Similarly Bruschetta is a toasted slice of Bread usually it will be made with Pain de Campagne, Sourdough Bread, Ciabatta or Baguette as a base. The slice will be rubed with Garlic but also dipped in Olive Oil. Then it can be fried within a frying Pan or grilled. The toppings of the Bruschetta are up to you. The traditional ones are with chopped Tomatoes. But additional Ingredients can be added like Basil and, or Organo for Herbs, Capers and, or Olives for a little saltiness, even Anchovies could be considered. Chopped Preseved Lemon could be considered as well. Another combination is the chopped Tomatoes, chopped roasted Sweet Bell Peppers, crispy Shallots with the addition of Mozzarella Pearls or even a little slice or cubed Goat Cheese. 


Tomato and Sweet Red Bell Pepper Bruschetta with Basil and a little grated Parmesan. It can be a simple Brunch, an Appetizer or a Starter/Entrée. The addition of Kalamata Olives, or Olives stuffed with Anchovies can bring this Bruschetta to another level.

Concerning Dough you do have plenty which we do Fry which are sweet. During my childhood one of my favourites treats were the Croustillons. They came by 6, the dozen or 24. It was just little balls of Dough fried then sugared. They were ever so nice. We could have them and share between us three kids only on the Thursday and Saturday at the Market in Cherbourg. I can tell you that we were looking out for that Van and the Croustillons. They are from Northern Europe especially the coastal areas, from Holland, Belgium and France. 


Croustillons are like mini Donuts.

Then there is of course the Doughnut also spelled Donut. It feels like Homer Simpson dreaming of Donuts. I must confess to be partial to Sugared Ring Doughnuts. Although I am not a sweet tooth Fried Dough does it for me. For Tyn he loves his Jam Doughnuts. The matter of fact is that Doughnuts are versatile as per say as you can top them up the way you want to but also fill them up the way you like.


Sugared Ring Doughnuts. One Treat I can't escape from.
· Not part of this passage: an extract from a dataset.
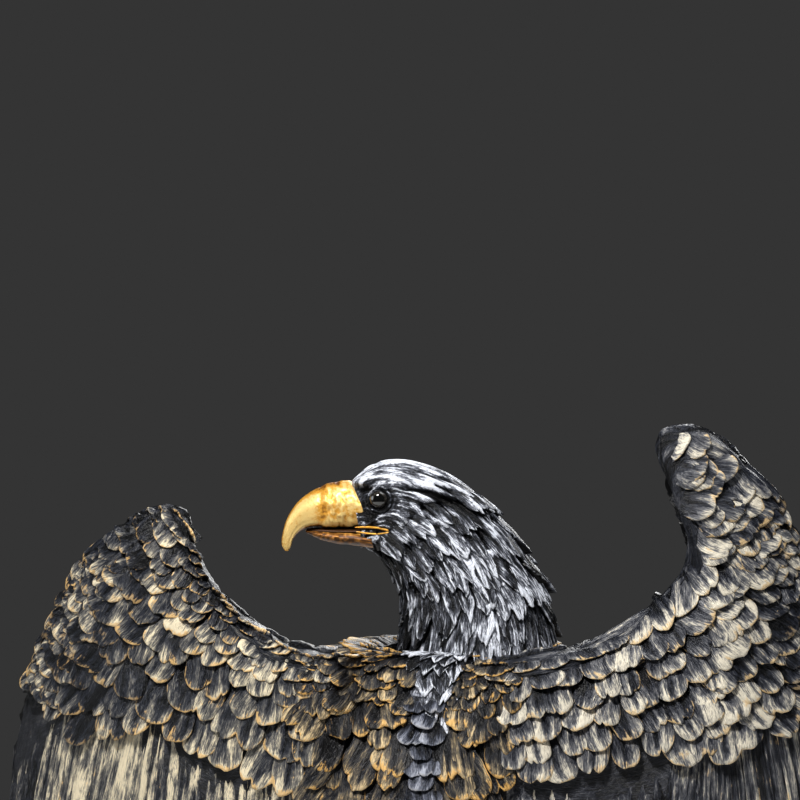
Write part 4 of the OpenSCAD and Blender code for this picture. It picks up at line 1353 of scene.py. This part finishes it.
def make_foot(name, node, side):
    bag = Bag()
    for angle, long in ((-122, 27), (-90, 30), (-58, 27), (90, 19)):
        table = [[x * long if i else x, z, r] for i, (x, z, r) in enumerate(TOE)]
        s = np.linspace(0, 1, 110)
        q, ahead = smooth(table, s), smooth(table, s + 0.01) - smooth(table, s - 0.01)
        d, e = ahead[:, 0], ahead[:, 1]
        m = np.hypot(d, e)
        w = np.linspace(0, 2 * math.pi, 40, endpoint=False)
        claw = step(0.60, 0.66, s)
        upper = step(-0.1, 0.5, np.cos(w))[None]
        plates = np.abs(np.sin(q[:, 0] * math.pi / 2.3))[:, None] ** 0.5
        pebbles = noise(w[None] * 3.2, q[:, 0:1] * 0.9, 5)
        h = (1 - claw)[:, None] * (upper * 0.55 * (plates - 0.7) + (1 - upper) * 0.6 * (pebbles - 0.5))
        h = h - 0.45 * bump(s, 0.635, 0.012)[:, None] + 0.35 * bump(s, 0.60, 0.02)[:, None]
        r = q[:, 2:3] + h
        x = q[:, 0:1] - r * np.cos(w) * (e / m)[:, None]
        zz = np.maximum(q[:, 1:2] + r * np.cos(w) * (d / m)[:, None], 0.05)
        y = -r * np.sin(w)
        t = math.radians(angle)
        p = np.stack([x * math.cos(t) - y * math.sin(t), x * math.sin(t) + y * math.cos(t), zz], -1)
        values = plain_values(h.shape, along=s[:, None] + 0 * h)
        values[..., 2] = np.clip(0.5 + 0.9 * h, 0, 1)
        p[..., 0] = side * p[..., 0] + side * LEG_X
        p[..., 1] += middle_foot
        p[..., 2] += PERCH
        quads = grid_quads(len(s), len(w), True)
        bag.add(p, quads if side > 0 else quads[:, ::-1], values)
    s = np.linspace(0, 1, 60)
    w = np.linspace(0, 2 * math.pi, 56, endpoint=False)
    z = s * 19.0 * KZ
    r = np.interp(s, [0, 0.12, 0.35, 1], [9.2, 8.4, 6.9, 6.8])
    plates = np.abs(np.sin(z * math.pi / 2.6))[:, None] ** 0.5 * step(-0.6, 0.1, -np.sin(w))[None]
    h = 0.5 * (plates - 0.5) + 0.4 * (noise(w[None] * 3.5, z[:, None] * 0.8, 6) - 0.5)
    rr = r[:, None] + h
    x, y = side * LEG_X + rr * np.cos(w), middle_foot + rr * np.sin(w)
    p = np.stack([x, y, PERCH + 0.1 + z[:, None] + 0 * rr], -1)
    values = plain_values(h.shape, along=0.2)
    values[..., 2] = np.clip(0.5 + 0.9 * h, 0, 1)
    bag.add(p, grid_quads(len(s), len(w), True), values)
    return bag.make(name, FOOT, node)


middle_foot = -7.0
make_foot("left_foot_metal", "left_foot", 1)
make_foot("right_foot_metal", "right_foot", -1)

# ------------------------------------------------------------------ rock


def make_rock():
    lo, hi = span("rock")
    high = hi[2] - lo[2]
    radius = (hi[0] - lo[0]) / 2
    seeds = rng.uniform(-1, 1, (150, 3)) * [radius, radius, high * 0.6] + [0, 0, high * 0.5]
    lift, tilt = rng.uniform(-1.9, 1.7, 150), rng.normal(0, 0.10, (150, 3))
    turn = np.linspace(0, 2 * math.pi, 420, endpoint=False)
    s, a = np.meshgrid(np.linspace(0, 1, 110), turn, indexing="ij")
    heights = [0, 0.1, 0.27, 0.46, 0.62, 0.8, 0.93, 1]
    widths = [0.96, 0.98, 0.93, 0.88, 0.80, 0.75, 0.71, 0.655]
    shape = np.interp(s, heights, widths)
    wave = 1 + 0.05 * np.sin(3 * a + 5 * s) + 0.04 * np.sin(7 * a + 9 * s) + 0.02 * np.sin(13 * a + 12 * s)
    r = (radius - 4.5) * shape * wave
    side = np.stack([r * np.cos(a), r * np.sin(a) * 0.94 - 2 * s, s * high], -1)
    t, b = np.meshgrid(np.linspace(1, 0.0, 60), a[0], indexing="ij")
    top = np.stack([side[-1, :, 0] * t, side[-1, :, 1] * t, high + 0 * t], -1)
    bag = Bag()
    for part, is_top in ((side, False), (top, True)):
        d = np.linalg.norm(part[..., None, :] - seeds, axis=-1)
        order = np.argsort(d, axis=-1)[..., :2]
        first, second = np.take_along_axis(d, order, -1)[..., 0], np.take_along_axis(d, order, -1)[..., 1]
        cell = order[..., 0]
        crack = bump(second - first, 0, 1.3)
        facet = lift[cell] + (tilt[cell] * (part - seeds[cell])).sum(-1)
        angle = np.arctan2(part[..., 1], part[..., 0])
        grain = noise(angle * 14, part[..., 2] * 0.45, 3) - 0.5
        grain = grain + 0.5 * (noise(angle * 40, part[..., 2] * 1.2, 4) - 0.5)
        h = np.clip(facet, -3, 3) - 1.6 * crack + 1.5 * grain
        out = np.stack([np.cos(angle), np.sin(angle), 0.2 + 0 * angle], -1)
        if is_top:
            lumps = noise(part[..., 0] * 0.5, part[..., 1] * 0.5, 8) - 0.9
            flat = np.clip(-0.5 - 0.5 * crack + 0.5 * lumps, -1.6, -0.02)
            rim = step(0.85, 1.0, t)
            part = part + out * (h * rim)[..., None] * [1, 1, 0]
            part[..., 2] = high + flat
        else:
            part = part + out * h[..., None] * [1, 1, 0.35]
            brink = s > 0.995
            part[..., 2] = np.clip(part[..., 2], 0, high - 0.3) * (1 - brink) + (high - 0.6) * brink
            part[0, :, 2] = 0
        values = plain_values(h.shape, along=0.5)
        values[..., 2] = np.clip(0.5 + 0.22 * facet + 0.35 * grain - 0.6 * crack, 0, 1)
        part = part + [0, 0, ROCK_Z]
        quads = grid_quads(part.shape[0], part.shape[1], True)
        bag.add(part, quads, values)
    return bag.make("rock_casting", ROCK, "rock")


make_rock()

# ------------------------------------------------------------------ floor, light and camera

bpy.ops.mesh.primitive_circle_add(vertices=128, radius=0.62, fill_type="NGON", location=(0, 0, -0.0002))
floor = bpy.context.object
floor.name = "floor"
paper = Graph("floor_paper", Roughness=0.85)
tone = paper.noise(paper.place(), 9.0, 3.0)
floor.data.materials.append(paper.finish(Base_Color=paper.mix(tone, (0.66, 0.66, 0.65), (0.72, 0.72, 0.71))))


def area_light(name, position, target, size, power, colour=(1, 1, 1)):
    lamp = bpy.data.lights.new(name, "AREA")
    lamp.shape, lamp.size, lamp.energy, lamp.color = "DISK", size, power, colour
    o = bpy.data.objects.new(name, lamp)
    bpy.context.collection.objects.link(o)
    o.location = position
    o.rotation_euler = (Vector(target) - Vector(position)).to_track_quat("-Z", "Y").to_euler()


area_light("key", (0.25, 0.85, 1.35), (0, 0, 0.24), 0.26, 30, (1.0, 0.98, 0.95))
area_light("top", (-0.5, -0.1, 1.4), (0, 0, 0.2), 0.8, 5, (0.93, 0.96, 1.0))
area_light("front", (-0.2, -1.4, 0.8), (0, 0, 0.2), 0.9, 14, (1.0, 1.0, 1.0))
area_light("side", (1.3, 0.3, 0.5), (0, 0, 0.2), 0.8, 4, (0.9, 0.95, 1.0))
world = bpy.data.worlds.new("studio")
bpy.context.scene.world = world
world.use_nodes = True
world.node_tree.nodes["Background"].inputs["Color"].default_value = (0.0343, 0.0343, 0.0343, 1)
world.node_tree.nodes["Background"].inputs["Strength"].default_value = 1.0

AZIMUTH, ELEVATION, DISTANCE = math.radians(188), math.radians(3), 1.25
TARGET = np.array([0.0091, 0.0, 0.337])
level = math.cos(ELEVATION)
away = np.array([math.sin(AZIMUTH) * level, -math.cos(AZIMUTH) * level, math.sin(ELEVATION)])
camera = bpy.data.cameras.new("camera")
camera.sensor_width = 36
camera.lens = 18 / (0.15 / DISTANCE)
camera.clip_start, camera.clip_end = 0.05, 20
eye = bpy.data.objects.new("camera", camera)
bpy.context.collection.objects.link(eye)
eye.location = TARGET + away * DISTANCE
eye.rotation_euler = Vector(-away).to_track_quat("-Z", "Y").to_euler()
bpy.context.scene.camera = eye
bpy.context.scene.view_settings.view_transform = "Standard"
In France, a similar Fried Dough is called Beignet. They come in different shapes filled up or not. A Popular one is the Apple Beignet: Le Beignet aux Pommes. My Mum used to do them usually on the Saturday afternoon. It was a treat especially since Oil was expensive, it was important to do the most of it. Hence Fritters (Beignets) were the way to go. Beignets (Fritters) are dipped in French culture and the Italian one but also in the USA, from Louisiana (which was colonised by the French back in the days). It goes with the flow. 

The fillings for Beignets or Fritters are rather varied. Apple is a very popular one coming from areas in France who produces a lot of Apples like Normandy. Pineapple Fritters have their origins from Asian countries like Indonesia (Indochina). French colonists can be blamed for it as well. Then in the Créole Cuisine there are the Banana or, and Plantain Beignets/Fritters.